■ PROVIDED INFORMATION:
* Start *
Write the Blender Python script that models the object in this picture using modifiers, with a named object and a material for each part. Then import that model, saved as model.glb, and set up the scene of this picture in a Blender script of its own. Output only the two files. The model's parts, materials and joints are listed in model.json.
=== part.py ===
* End *
* Start *
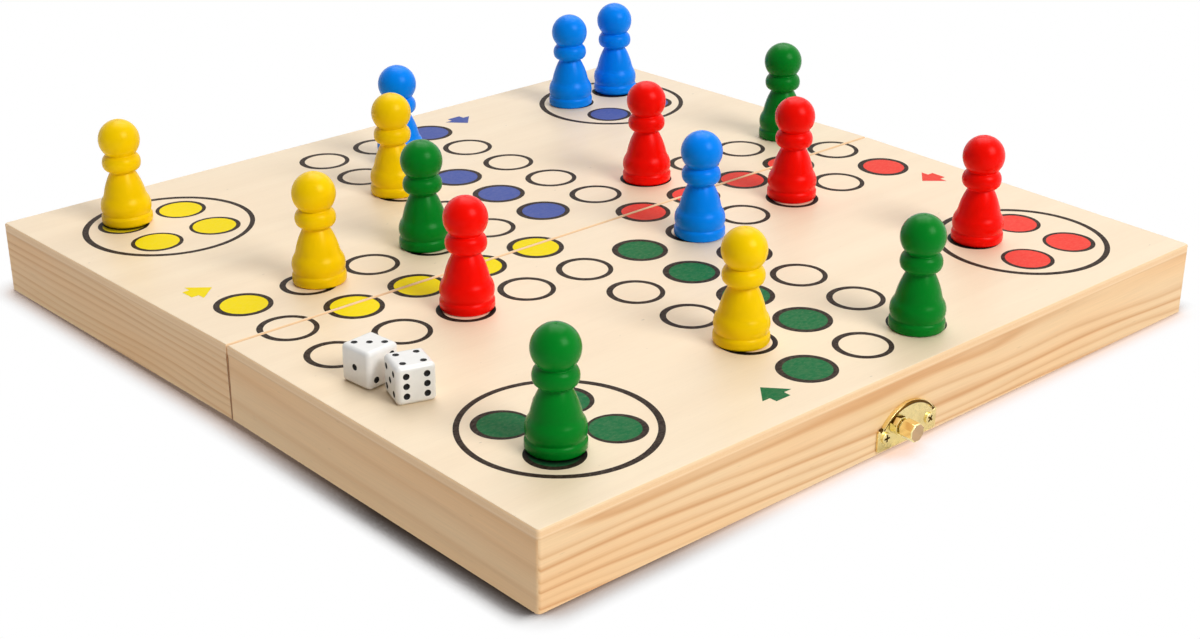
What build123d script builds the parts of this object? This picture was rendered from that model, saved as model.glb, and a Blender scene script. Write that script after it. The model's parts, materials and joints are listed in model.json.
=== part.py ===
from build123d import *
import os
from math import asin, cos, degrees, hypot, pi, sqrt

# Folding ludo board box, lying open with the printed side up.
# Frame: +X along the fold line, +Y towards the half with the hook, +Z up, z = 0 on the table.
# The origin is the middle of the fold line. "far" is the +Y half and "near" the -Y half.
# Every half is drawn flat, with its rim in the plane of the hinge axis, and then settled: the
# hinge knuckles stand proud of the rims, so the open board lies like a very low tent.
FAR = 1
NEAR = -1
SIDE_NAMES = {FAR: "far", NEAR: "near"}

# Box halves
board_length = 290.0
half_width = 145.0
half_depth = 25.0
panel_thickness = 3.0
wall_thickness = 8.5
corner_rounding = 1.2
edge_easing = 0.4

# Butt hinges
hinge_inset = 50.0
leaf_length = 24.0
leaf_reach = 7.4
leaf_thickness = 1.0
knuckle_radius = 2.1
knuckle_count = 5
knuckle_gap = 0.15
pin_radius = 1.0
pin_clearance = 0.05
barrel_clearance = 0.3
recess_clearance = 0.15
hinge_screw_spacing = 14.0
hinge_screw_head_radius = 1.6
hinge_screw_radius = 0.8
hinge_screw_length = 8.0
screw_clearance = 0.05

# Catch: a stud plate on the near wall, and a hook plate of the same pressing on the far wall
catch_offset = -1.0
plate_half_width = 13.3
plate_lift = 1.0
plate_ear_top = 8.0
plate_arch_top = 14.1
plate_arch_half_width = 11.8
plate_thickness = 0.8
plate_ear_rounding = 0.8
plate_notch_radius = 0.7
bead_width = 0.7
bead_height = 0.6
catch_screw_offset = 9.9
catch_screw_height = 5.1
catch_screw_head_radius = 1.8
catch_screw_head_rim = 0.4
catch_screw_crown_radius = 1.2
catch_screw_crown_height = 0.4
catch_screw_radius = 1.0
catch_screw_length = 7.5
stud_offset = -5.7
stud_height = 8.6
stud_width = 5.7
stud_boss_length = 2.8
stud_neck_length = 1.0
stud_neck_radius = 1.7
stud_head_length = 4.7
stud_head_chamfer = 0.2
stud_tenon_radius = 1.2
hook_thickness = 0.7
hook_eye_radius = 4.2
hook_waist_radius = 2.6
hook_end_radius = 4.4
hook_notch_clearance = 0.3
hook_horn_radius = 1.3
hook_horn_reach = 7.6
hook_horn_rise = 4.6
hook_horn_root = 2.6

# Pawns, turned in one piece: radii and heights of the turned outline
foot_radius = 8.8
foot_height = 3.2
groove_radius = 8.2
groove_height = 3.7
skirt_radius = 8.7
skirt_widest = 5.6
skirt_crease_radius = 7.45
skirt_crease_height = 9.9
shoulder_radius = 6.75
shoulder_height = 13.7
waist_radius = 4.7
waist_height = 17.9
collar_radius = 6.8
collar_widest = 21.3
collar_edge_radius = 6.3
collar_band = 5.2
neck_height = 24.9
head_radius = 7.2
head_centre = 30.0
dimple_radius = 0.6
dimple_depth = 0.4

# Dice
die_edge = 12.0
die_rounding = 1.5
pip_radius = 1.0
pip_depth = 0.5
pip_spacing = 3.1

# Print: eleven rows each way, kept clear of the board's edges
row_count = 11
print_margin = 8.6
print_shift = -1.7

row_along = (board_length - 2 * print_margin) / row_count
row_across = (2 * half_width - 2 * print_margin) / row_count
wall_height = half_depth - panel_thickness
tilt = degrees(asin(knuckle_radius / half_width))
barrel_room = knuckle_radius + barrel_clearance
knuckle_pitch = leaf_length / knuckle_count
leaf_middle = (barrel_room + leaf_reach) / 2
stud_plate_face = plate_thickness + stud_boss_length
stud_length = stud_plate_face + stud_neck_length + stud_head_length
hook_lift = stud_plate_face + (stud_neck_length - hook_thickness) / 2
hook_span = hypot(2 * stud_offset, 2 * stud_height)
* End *
■ REQUEST: In the data above, find the line that contains "What build123d script" and the line that contains "screw_clearance = 0.05". Repeat exactly those lines and every line between them, and only those.

■ SOLUTION FOR THIS TASK:
What build123d script builds the parts of this object? This picture was rendered from that model, saved as model.glb, and a Blender scene script. Write that script after it. The model's parts, materials and joints are listed in model.json.
=== part.py ===
from build123d import *
import os
from math import asin, cos, degrees, hypot, pi, sqrt

# Folding ludo board box, lying open with the printed side up.
# Frame: +X along the fold line, +Y towards the half with the hook, +Z up, z = 0 on the table.
# The origin is the middle of the fold line. "far" is the +Y half and "near" the -Y half.
# Every half is drawn flat, with its rim in the plane of the hinge axis, and then settled: the
# hinge knuckles stand proud of the rims, so the open board lies like a very low tent.
FAR = 1
NEAR = -1
SIDE_NAMES = {FAR: "far", NEAR: "near"}

# Box halves
board_length = 290.0
half_width = 145.0
half_depth = 25.0
panel_thickness = 3.0
wall_thickness = 8.5
corner_rounding = 1.2
edge_easing = 0.4

# Butt hinges
hinge_inset = 50.0
leaf_length = 24.0
leaf_reach = 7.4
leaf_thickness = 1.0
knuckle_radius = 2.1
knuckle_count = 5
knuckle_gap = 0.15
pin_radius = 1.0
pin_clearance = 0.05
barrel_clearance = 0.3
recess_clearance = 0.15
hinge_screw_spacing = 14.0
hinge_screw_head_radius = 1.6
hinge_screw_radius = 0.8
hinge_screw_length = 8.0
screw_clearance = 0.05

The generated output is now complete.